Object data in JSON:
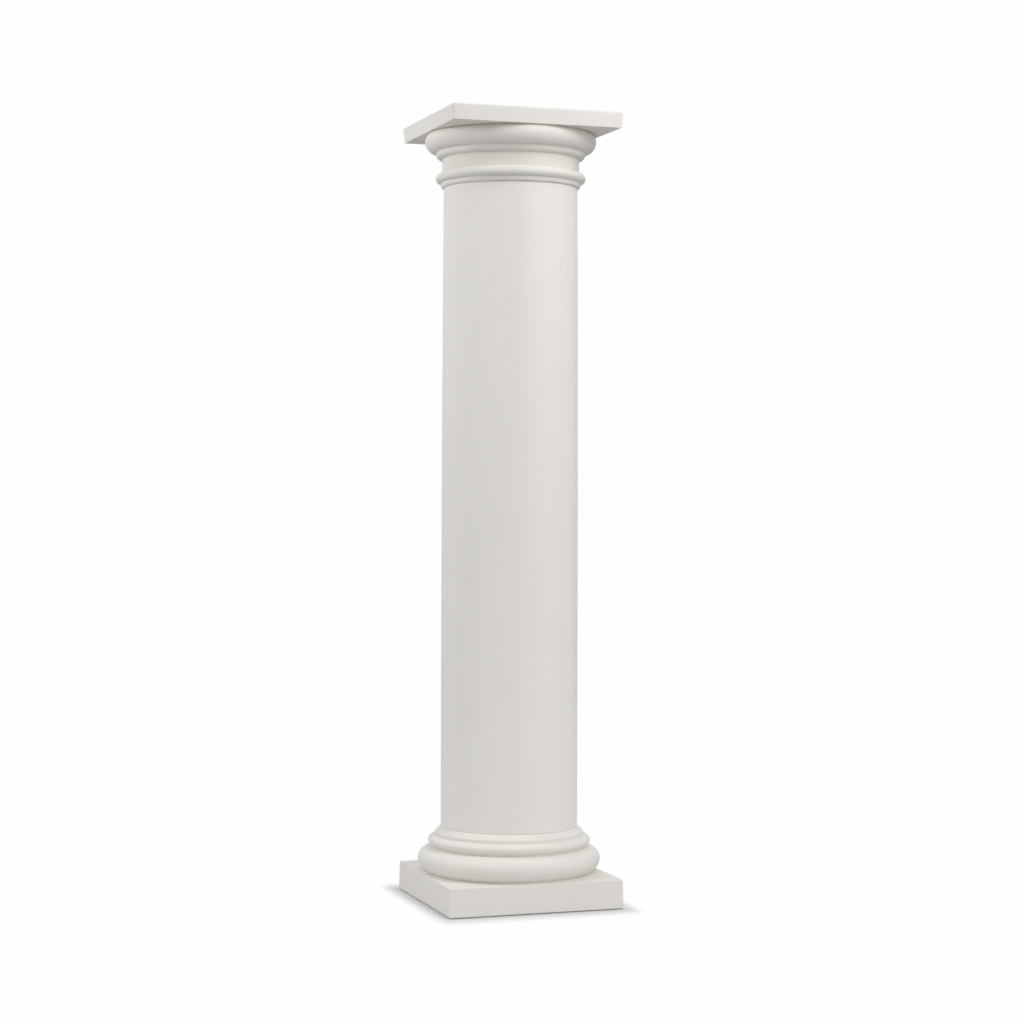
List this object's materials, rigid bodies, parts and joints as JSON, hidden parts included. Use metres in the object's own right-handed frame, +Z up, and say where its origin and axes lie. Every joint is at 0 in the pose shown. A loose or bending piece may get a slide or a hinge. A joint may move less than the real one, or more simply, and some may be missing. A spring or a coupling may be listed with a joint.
{
  "type": "doric column",
  "caption": "Plain round Doric column of cast stone: moulded base on a square plinth, shaft with a slight swell, and a moulded capital under a square abacus.",
  "frame": {"origin": "middle of the plinth's underside, on the column's axis", "axes": "+Z up along the column's axis; X and Y square to the sides of the plinth and the abacus"},
  "size_m": [0.571, 0.571, 2.44],
  "materials": {
    "cast_stone": "matte"
  },
  "bodies": {
    "root": {"base": "cast_stone", "shaft": "cast_stone", "capital": "cast_stone"}
  },
  "joints": []
}
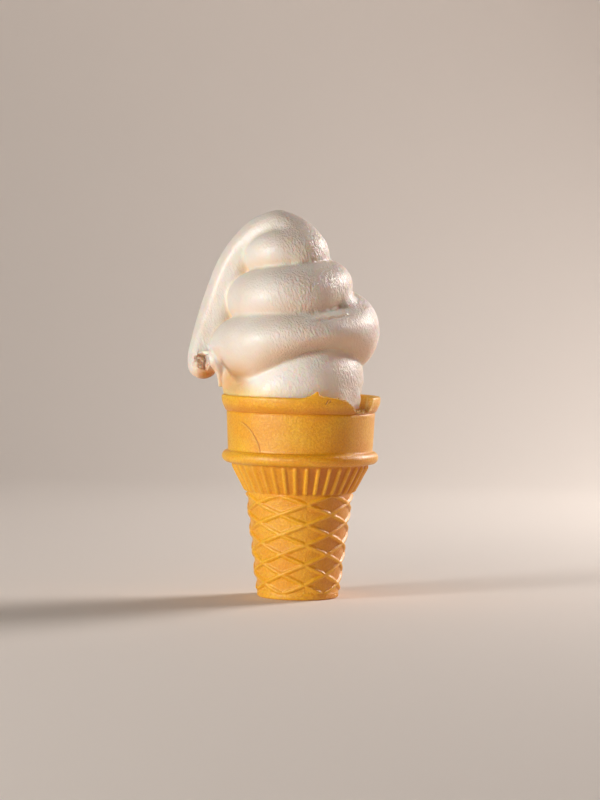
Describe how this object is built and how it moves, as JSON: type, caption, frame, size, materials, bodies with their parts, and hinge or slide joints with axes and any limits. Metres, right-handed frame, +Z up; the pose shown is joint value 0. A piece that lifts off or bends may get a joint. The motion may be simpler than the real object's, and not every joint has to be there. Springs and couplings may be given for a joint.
{
  "type": "soft serve ice cream cone",
  "caption": "Soft serve ice cream piled in leaning spiral turns with a drooping tail, in a flat-footed moulded wafer cup whose lip is partly broken.",
  "frame": {"origin": "centre of the underside of the wafer cup's flat foot", "axes": "+Z up along the cup's axis, -Y towards the front, +X to the right as seen from the front, the drooping tail on -X"},
  "size_m": [0.073, 0.0604, 0.1457],
  "materials": {
    "wafer": "matt baked golden wafer with a fine dry grain",
    "ice_cream": "moist satin vanilla cream with a fine wrinkled skin"
  },
  "bodies": {
    "root": {"wafer_cone": "wafer", "soft_serve": "ice_cream"}
  },
  "joints": []
}
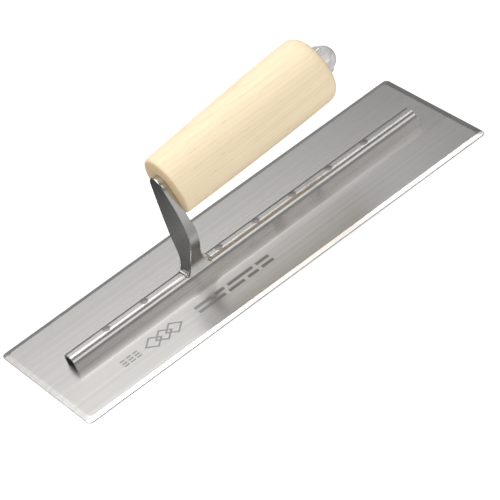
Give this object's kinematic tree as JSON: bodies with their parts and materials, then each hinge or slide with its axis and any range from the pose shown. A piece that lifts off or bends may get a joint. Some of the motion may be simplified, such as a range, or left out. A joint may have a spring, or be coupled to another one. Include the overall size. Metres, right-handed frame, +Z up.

Set exercise: Make an exact copy of the records.

Complete response:
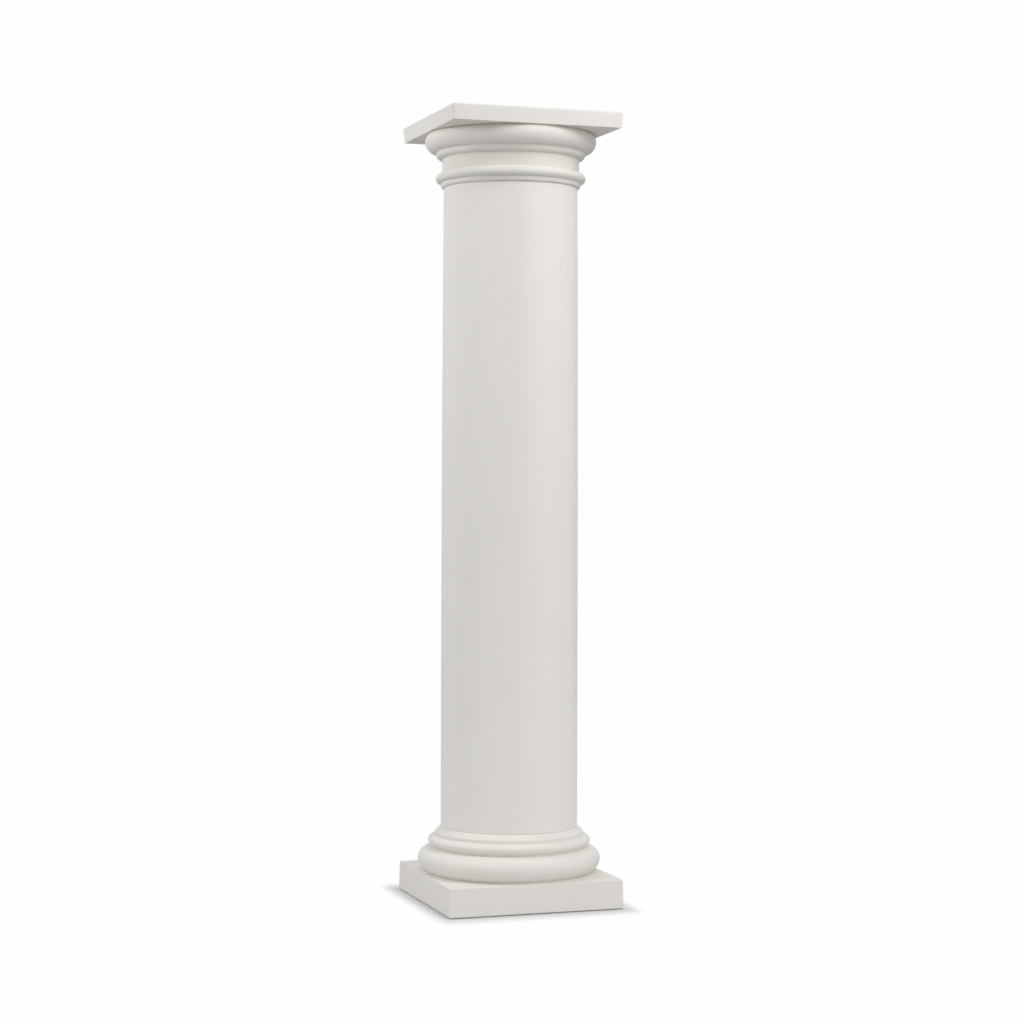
List this object's materials, rigid bodies, parts and joints as JSON, hidden parts included. Use metres in the object's own right-handed frame, +Z up, and say where its origin and axes lie. Every joint is at 0 in the pose shown. A loose or bending piece may get a slide or a hinge. A joint may move less than the real one, or more simply, and some may be missing. A spring or a coupling may be listed with a joint.
{
  "type": "doric column",
  "caption": "Plain round Doric column of cast stone: moulded base on a square plinth, shaft with a slight swell, and a moulded capital under a square abacus.",
  "frame": {"origin": "middle of the plinth's underside, on the column's axis", "axes": "+Z up along the column's axis; X and Y square to the sides of the plinth and the abacus"},
  "size_m": [0.571, 0.571, 2.44],
  "materials": {
    "cast_stone": "matte"
  },
  "bodies": {
    "root": {"base": "cast_stone", "shaft": "cast_stone", "capital": "cast_stone"}
  },
  "joints": []
}
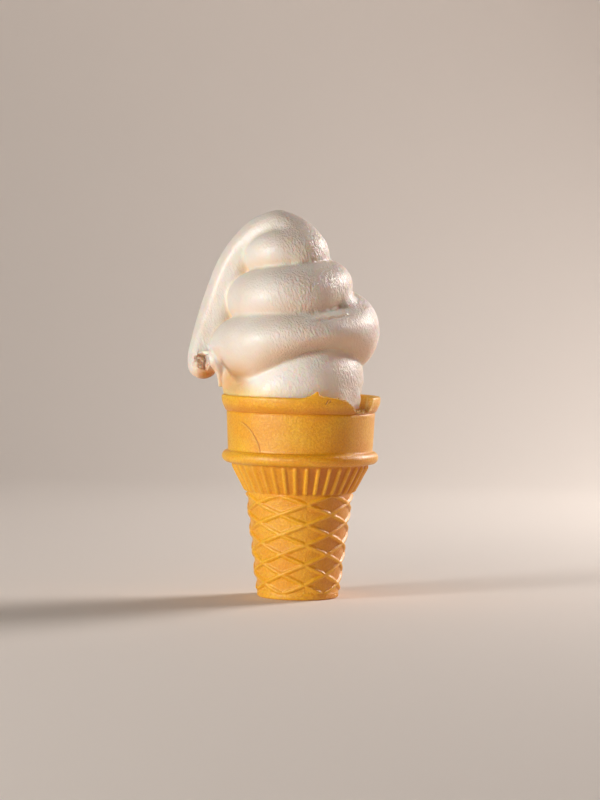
Describe how this object is built and how it moves, as JSON: type, caption, frame, size, materials, bodies with their parts, and hinge or slide joints with axes and any limits. Metres, right-handed frame, +Z up; the pose shown is joint value 0. A piece that lifts off or bends may get a joint. The motion may be simpler than the real object's, and not every joint has to be there. Springs and couplings may be given for a joint.
{
  "type": "soft serve ice cream cone",
  "caption": "Soft serve ice cream piled in leaning spiral turns with a drooping tail, in a flat-footed moulded wafer cup whose lip is partly broken.",
  "frame": {"origin": "centre of the underside of the wafer cup's flat foot", "axes": "+Z up along the cup's axis, -Y towards the front, +X to the right as seen from the front, the drooping tail on -X"},
  "size_m": [0.073, 0.0604, 0.1457],
  "materials": {
    "wafer": "matt baked golden wafer with a fine dry grain",
    "ice_cream": "moist satin vanilla cream with a fine wrinkled skin"
  },
  "bodies": {
    "root": {"wafer_cone": "wafer", "soft_serve": "ice_cream"}
  },
  "joints": []
}
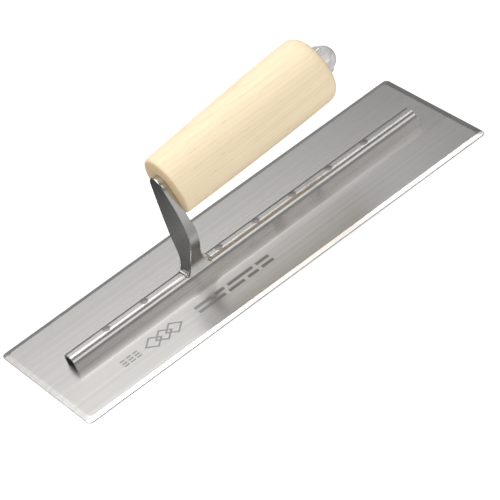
Give this object's kinematic tree as JSON: bodies with their parts and materials, then each hinge or slide with its axis and any range from the pose shown. A piece that lifts off or bends may get a joint. Some of the motion may be simplified, such as a range, or left out. A joint may have a spring, or be coupled to another one. Include the overall size. Metres, right-handed frame, +Z up.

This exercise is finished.